Sebagai upaya percepatan penanganan darurat karhutla di Gunung Arjuno, Kepala BNPB menegaskan bahwa upaya pengendalian yang paling efektif dilakukan dengan cara pemadaman darat. Oleh sebab itu, pembentukan satuan tugas (Satgas) darat harus dilakukan dengan melibatkan personel dari unsur-unsur forkopimda terkait.

“Satgas darat itu yang efektif. Kalau tanpa satgas darat bohong itu kita bisa memadamkan api,” jelas Suharyanto.

Menurut Suharyanto, pemadaman melalui darat ini memiliki kelebihan yakni tim lebih mampu menjangkau lokasi dan dapat mengetahui secara persis posisi titik api. Di samping itu, upaya pemadaman yang dilakukan oleh satgas darat ini juga dapat lebih fokus dan terpusat sehingga api dapat dipadamkan dengan sempurna.

Lebih lanjut, menurut Suharyanto satgas darat ini juga dinilai lebih efisien dibandingkan cara lain seperti _water bombing_, Teknologi Modifikasi Cuaca (TMC) maupun upaya lainnya.

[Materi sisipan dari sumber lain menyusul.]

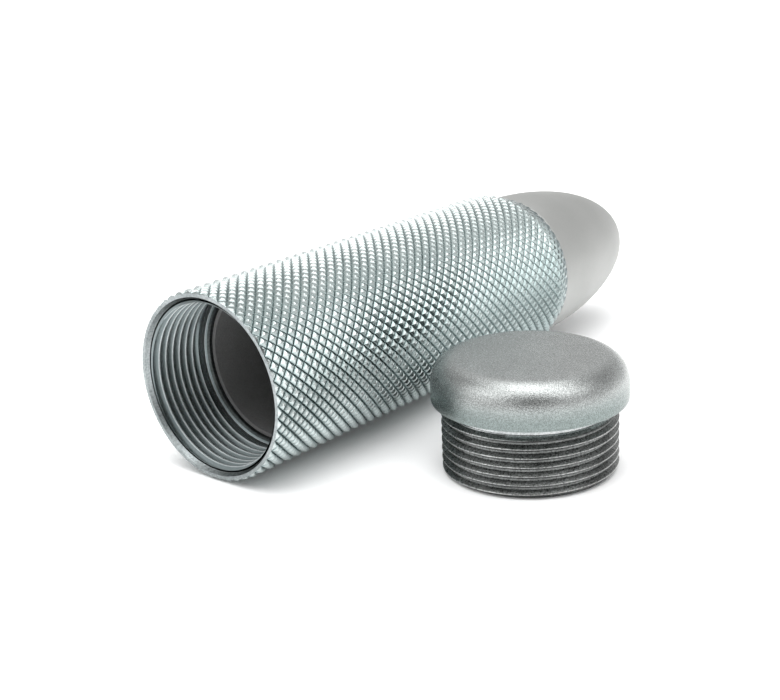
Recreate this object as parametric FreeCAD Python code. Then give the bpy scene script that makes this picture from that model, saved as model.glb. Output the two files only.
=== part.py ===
import FreeCAD, Part
import math
import os

# Rod case: a knurled aluminium tube with a rounded nose fixed in its far end and a screw cap
# for its mouth.  Millimetres, +Z up.  The tube lies along X on the plane z = 0 with its open
# mouth towards -X; the cap is off and stands on its plug beside the tube, on the -Y side.
# Every piece is drawn on the X axis with the mouth's face at x = 0 and the cap screwed home.
# The cap is then unscrewed and carried to where it stands, and all of it is moved to the frame.

V = FreeCAD.Vector
ORIGIN = V(0, 0, 0)
ALONG = V(1, 0, 0)

# overall
R_BODY = 16.0            # over the knurl's crests, and the cap's head
L_TUBE = 82.5            # mouth face to seam
L_NOSE = 36.5            # seam to tip
HALF_GAP = 19.35         # tube axis and cap axis lie this far either side of y = 0
CAP_BACK = 34.1          # the standing cap's axis, measured back from the mouth's face

# tube
L_FULL = 78.3            # length at full radius; the rest tapers down to the nose
R_SEAM = 14.4            # outer radius where tube and nose meet
MOUTH_CHAMFER = 0.45
R_CBORE = 14.75          # short plain counterbore in the mouth
L_CBORE = 0.7
R_RELIEF = 14.8          # groove that the internal thread runs out into
S_RELIEF = 11.4
L_RELIEF = 1.3
S_BORE = 13.3            # where the plain bore starts, after a sloping shoulder
R_SHOULDER = 14.05
R_BORE = 13.4
S_SEAT = 72.0            # the nose's spigot sits in a slightly wider seat from here on

# thread, M29 x 1.5, right hand
PITCH = 1.5
R_INT_CREST = 13.75
R_INT_ROOT = 14.6
R_EXT_CREST = 14.4
R_EXT_ROOT = 13.6
R_PITCH = 14.03
FLANK = math.tan(math.radians(30.0))
AXIAL_CLEAR = 0.07       # each flank
THREAD_BREAK = 0.45      # chamfer where the internal thread starts and ends

# nose
R_SPIGOT = 13.7
L_SPIGOT = 10.0
R_NOSE_BORE = 9.7
S_NOSE_BORE = 105.0      # end of the straight bore, from the mouth
NOSE_CONE = 5.0

# liner, a thin dark sleeve glued in the plain bore
R_LINER = 13.36
R_LINER_IN = 12.75
S_LINER = 13.9
S_LINER_END = 71.6

# end pad, a loose foam disc in the nose's bore
R_PAD = 9.62
T_PAD = 6.0
S_PAD = 85.6

# cap
H_HEAD = 7.2
H_WALL = 2.8
R_TOP = 11.9
L_PLUG = 11.8
R_NECK = 13.5
L_NECK = 1.0
PLUG_CHAMFER = 0.6
R_HOLLOW = 11.2
D_HOLLOW = 9.0
R_CAP_PAD = 11.14
T_CAP_PAD = 2.5
ADVANCE = 13.2           # travel from plug clear of the mouth to head seated on it


def revolve(points):
    """Solid of revolution about X from a closed outline of (x, r) points."""
    outline = [V(x, r, 0) for x, r in points]
    outline.append(outline[0])
    face = Part.Face(Part.makePolygon(outline))
    return face.revolve(ORIGIN, ALONG, 360)


def helix_bar(x_start, x_end, r_in, r_out, half_in, half_out):
    """Right-hand helical bar about X, trapezoid section, from x_start to x_end."""
    helix = Part.makeHelix(PITCH, x_end - x_start, r_in)
    points = [V(r_in, 0, -half_in), V(r_out, 0, -half_out)]
    points += [V(r_out, 0, half_out), V(r_in, 0, half_in)]
    points.append(points[0])
    bar = Part.Wire(helix.Edges).makePipeShell([Part.makePolygon(points)], True, True)
    # one phase for every bar: underneath, the section's centre is at a whole pitch
    bar.rotate(ORIGIN, V(0, 0, 1), 360.0 * x_start / PITCH)
    bar.translate(V(0, 0, x_start))
    bar.rotate(ORIGIN, V(0, 1, 0), 90)
    return bar


def half_width(r, grow):
    """Half the axial width, at radius r, of a ridge that is widest at its foot."""
    return PITCH / 4.0 - (r - R_PITCH) * FLANK + grow


def one_solid(shape):
    """The largest solid of a boolean result."""
    return max(shape.Solids, key=lambda s: s.Volume)


def make_tube():
    c = MOUTH_CHAMFER
    k = THREAD_BREAK
    end = S_RELIEF + L_RELIEF
    body = revolve([
        (0, R_BODY - c), (c, R_BODY), (L_FULL, R_BODY), (L_TUBE, R_SEAM), (L_TUBE, R_SPIGOT),
        (S_SEAT, R_SPIGOT), (S_SEAT, R_BORE), (S_BORE, R_BORE), (end, R_SHOULDER),
        (end, R_RELIEF), (S_RELIEF, R_RELIEF), (S_RELIEF, R_INT_CREST + k),
        (S_RELIEF - k, R_INT_CREST), (L_CBORE + k, R_INT_CREST), (L_CBORE, R_INT_CREST + k),
        (L_CBORE, R_CBORE), (0.3, R_CBORE), (0, R_CBORE + 0.3),
    ])
    # the groove is the cap's ridge with clearance, widest where the ridge has its foot
    r_in = R_INT_CREST - 0.35
    groove = helix_bar(-0.3, S_RELIEF + 0.45, r_in, R_INT_ROOT,
                       half_width(r_in, AXIAL_CLEAR), half_width(R_INT_ROOT, AXIAL_CLEAR))
    groove.rotate(ORIGIN, ALONG, 90)
    tube = one_solid(body.cut(groove))
    print("internal thread removed", round(body.Volume - tube.Volume, 1))
    return tube


def make_nose():
    # outside: half of an ellipse turned about X, with a hair of a chamfer at the seam
    outer = []
    for i in range(1, 25):
        a = math.pi / 2 * i / 24
        outer.append(V(L_TUBE + L_NOSE * math.sin(a), R_SEAM * math.cos(a), 0))
    outer[-1] = V(L_TUBE + L_NOSE, 0, 0)
    start = V(L_TUBE + 0.25, R_SEAM, 0)
    curve = Part.BSplineCurve()
    curve.interpolate([start] + outer, InitialTangent=V(1, 0, 0), FinalTangent=V(0, -1, 0))
    x0 = L_TUBE - L_SPIGOT
    line = [
        V(L_TUBE + L_NOSE, 0, 0), V(S_NOSE_BORE + NOSE_CONE, 0, 0), V(S_NOSE_BORE, R_NOSE_BORE, 0),
        V(x0, R_NOSE_BORE, 0), V(x0, R_SPIGOT - 0.5, 0), V(x0 + 0.5, R_SPIGOT, 0),
        V(L_TUBE, R_SPIGOT, 0), V(L_TUBE, R_SEAM - 0.25, 0), start,
    ]
    edges = [Part.makeLine(a, b) for a, b in zip(line[:-1], line[1:])]
    edges.append(curve.toShape())
    face = Part.Face(Part.Wire(edges))
    return one_solid(face.revolve(ORIGIN, ALONG, 360))


def make_liner():
    return revolve([(S_LINER, R_LINER_IN), (S_LINER, R_LINER),
                    (S_LINER_END, R_LINER), (S_LINER_END, R_LINER_IN)])


def make_end_pad():
    return revolve([(S_PAD, 0), (S_PAD, R_PAD), (S_PAD + T_PAD, R_PAD), (S_PAD + T_PAD, 0)])


def make_thread():
    """The plug's threaded sleeve, from the neck to the chamfered end."""
    bar = Part.makeCylinder(R_EXT_ROOT, L_PLUG - L_NECK, V(L_NECK, 0, 0), ALONG)
    r_in = R_EXT_ROOT - 0.15
    ridge = helix_bar(L_NECK - 0.75, L_PLUG + 1.4, r_in, R_EXT_CREST,
                      half_width(r_in, 0.0), half_width(R_EXT_CREST, 0.0))
    # what is left after both ends are chamfered and the plug is bored out
    envelope = revolve([
        (L_NECK, R_HOLLOW), (L_NECK, R_EXT_CREST - 0.6), (L_NECK + 0.7, R_EXT_CREST + 0.1),
        (L_PLUG - PLUG_CHAMFER, R_EXT_CREST + 0.1), (L_PLUG, R_EXT_CREST - 1.0),
        (L_PLUG, R_HOLLOW),
    ])
    sleeve = one_solid(bar.fuse(ridge).common(envelope))
    print("external ridge and sleeve", round(sleeve.Volume, 1))
    sleeve.rotate(ORIGIN, ALONG, 90)
    return sleeve


def make_cap():
    # the head is on the -X side of the mouth's face and the plug reaches into the tube
    edge_in = V(-H_WALL, R_BODY, 0)
    edge_out = V(-H_HEAD, R_TOP, 0)
    bulge = math.sin(math.pi / 4)
    mid = V(-H_WALL - (H_HEAD - H_WALL) * bulge, R_TOP + (R_BODY - R_TOP) * bulge, 0)
    x_in = L_PLUG - D_HOLLOW
    x_lap = x_in + 0.8
    line = [
        V(-H_HEAD, 0, 0), V(x_in, 0, 0), V(x_in, R_HOLLOW, 0), V(x_lap, R_HOLLOW, 0),
        V(x_lap, R_NECK - 0.2, 0), V(L_NECK, R_NECK - 0.2, 0), V(L_NECK, R_NECK, 0),
        V(0, R_NECK, 0), V(0, R_BODY - 0.25, 0), V(-0.25, R_BODY, 0), edge_in,
    ]
    edges = [Part.makeLine(p, q) for p, q in zip(line[:-1], line[1:])]
    edges.append(Part.Arc(edge_in, mid, edge_out).toShape())
    edges.append(Part.makeLine(edge_out, V(-H_HEAD, 0, 0)))
    core = Part.Face(Part.Wire(edges)).revolve(ORIGIN, ALONG, 360)
    return one_solid(core.fuse(make_thread()))


def make_cap_pad():
    x = L_PLUG - D_HOLLOW
    return revolve([(x, 0), (x, R_CAP_PAD), (x + T_CAP_PAD, R_CAP_PAD), (x + T_CAP_PAD, 0)])


def carry_cap():
    """Axis, angle and pivot of the turn from where the cap stands to just before the mouth.

    Before the mouth the cap's head faces -X and its foot's centre is at (-ADVANCE, 0, 0).
    Standing, the head faces +Z and the foot's centre is above the plug's end on the floor.
    One turn about one axis joins the two.
    """
    ready = V(-ADVANCE, 0, 0)
    stand = V(CAP_BACK, -2 * HALF_GAP, L_PLUG - R_BODY)
    t = ready - stand
    n = V(-1, (t.x - t.z) / t.y, 1)
    n.normalize()
    up = V(0, 0, 1)
    out = V(-1, 0, 0)
    p = up - n * up.dot(n)
    q = out - n * out.dot(n)
    turn = math.degrees(math.atan2(p.cross(q).dot(n), p.dot(q)))
    # the pivot lies on the chord's middle plane, at the radius that the turn asks for
    side = n.cross(t)
    pivot = (ready + stand) * 0.5 + side * (0.5 / math.tan(math.radians(turn) / 2))
    return n, turn, pivot


def main():
    n, turn, pivot = carry_cap()
    shift = V(-(L_TUBE + L_NOSE) / 2, HALF_GAP, R_BODY)
    print("turn", turn, "axis", tuple(n), "pivot in the frame", tuple(pivot + shift))
    still = {"tube": make_tube(), "nose": make_nose(), "liner": make_liner(),
             "end_pad": make_end_pad()}
    loose = {"cap": make_cap(), "cap_pad": make_cap_pad()}
    os.makedirs("parts", exist_ok=True)
    for shape in loose.values():
        shape.rotate(ORIGIN, ALONG, -360.0 * ADVANCE / PITCH)
        shape.translate(V(-ADVANCE, 0, 0))
        shape.rotate(pivot, n, -turn)
    for name, shape in list(still.items()) + list(loose.items()):
        shape.translate(shift)
        shape.exportStep("parts/%s.step" % name)
        box = shape.optimalBoundingBox()
        print(name, shape.isValid(), round(shape.Volume, 2), len(shape.Solids),
              [round(v, 3) for v in (box.XMin, box.XMax, box.YMin, box.YMax, box.ZMin, box.ZMax)])


main()
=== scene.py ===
import bpy
import bmesh
import math
import numpy as np
from mathutils import Matrix, Vector


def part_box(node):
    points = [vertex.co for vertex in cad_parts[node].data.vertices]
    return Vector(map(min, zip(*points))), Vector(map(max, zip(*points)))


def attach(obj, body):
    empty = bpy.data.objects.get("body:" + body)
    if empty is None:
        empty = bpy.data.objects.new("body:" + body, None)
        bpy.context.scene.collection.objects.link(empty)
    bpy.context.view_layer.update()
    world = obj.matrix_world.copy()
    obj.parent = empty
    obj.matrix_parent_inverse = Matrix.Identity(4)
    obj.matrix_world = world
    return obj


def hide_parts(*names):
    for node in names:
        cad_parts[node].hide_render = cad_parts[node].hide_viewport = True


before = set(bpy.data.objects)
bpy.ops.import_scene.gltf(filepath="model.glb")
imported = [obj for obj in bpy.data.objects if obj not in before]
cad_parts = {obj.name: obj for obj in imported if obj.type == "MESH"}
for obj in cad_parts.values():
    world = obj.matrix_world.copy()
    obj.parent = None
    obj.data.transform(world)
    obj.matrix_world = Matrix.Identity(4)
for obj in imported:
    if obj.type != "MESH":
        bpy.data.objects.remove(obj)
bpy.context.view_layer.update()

# ---------------------------------------------------------------- sizes, in millimetres
MM = 0.001
tube_lo, tube_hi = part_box("tube")
cap_lo, cap_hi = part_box("cap")
end_pad_lo, end_pad_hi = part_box("end_pad")
cap_pad_lo, cap_pad_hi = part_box("cap_pad")
MOUTH_X = tube_lo.x / MM
TUBE_Y = (tube_lo.y + tube_hi.y) / 2 / MM
TUBE_Z = (tube_lo.z + tube_hi.z) / 2 / MM
CAP_X = (cap_lo.x + cap_hi.x) / 2 / MM
CAP_Y = (cap_lo.y + cap_hi.y) / 2 / MM
PAD_S = (end_pad_lo.x + end_pad_hi.x) / 2 / MM - MOUTH_X      # middle of the end pad, from the mouth
CAP_PAD_Z = (cap_pad_lo.z + cap_pad_hi.z) / 2 / MM

R_BODY = 16.0                    # over the knurl's tops, and the cap's head
PITCH = 1.5                      # of both threads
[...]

Waterbombing Jalan Terakhir Paling Mahal

Menyinggung pemadaman udara termasuk menggunakan operasi water bombing, Suharyanto mengatakan bahwa strategi itu menjadi langkah terakhir yang dapat dilakukan dalam pemadaman karhutla di suatu wilayah. Operasi water bombing sejauh ini dapat dilakukan dengan menggunakan pesawat fixed wings atau bersayap tetap maupun menggunakan tipe bersayap putar seperti helikopter.

Secara teknis, Suharyanto menjelaskan bahwa untuk operasi water bombing membutuhkan penampungan sumber air yang besar untuk diangkut menggunakan pesawat menuju titik api, yang mana lokasi sumber air akan lebih sulit ditemukan pada musim kemarau seperti yang sekarang dialami. Oleh sebab itu, pemadaman darat dinilai lebih efektif jika dibanding operasi water bombing.

“Operasi udara itu jalan terakhir. Jadi operasi darat dulu dilakukan. Jangan sampai menunggu api membesar. Kalau api membesar maka sia-sia kita,” jelas Suharyanto.

Di sisi lain, biaya yang dikeluarkan untuk melaksanakan operasi water bombing ini sangat mahal. Suharyanto mengaku bahwa operasi water bombing membuat negara harus mengeluarkan anggaran senilai kurang lebih 150 juta untuk satu jam penerbangan mengangkut dan menyiramkan air di titik-titik hotspot.

“Itu mengangkut air water bombing per satu jam 11.500 USD atau 150 juta rupiah itu,” terang Suharyanto.

“Kasihan negara bayar mahal,” tambah Suharyanto.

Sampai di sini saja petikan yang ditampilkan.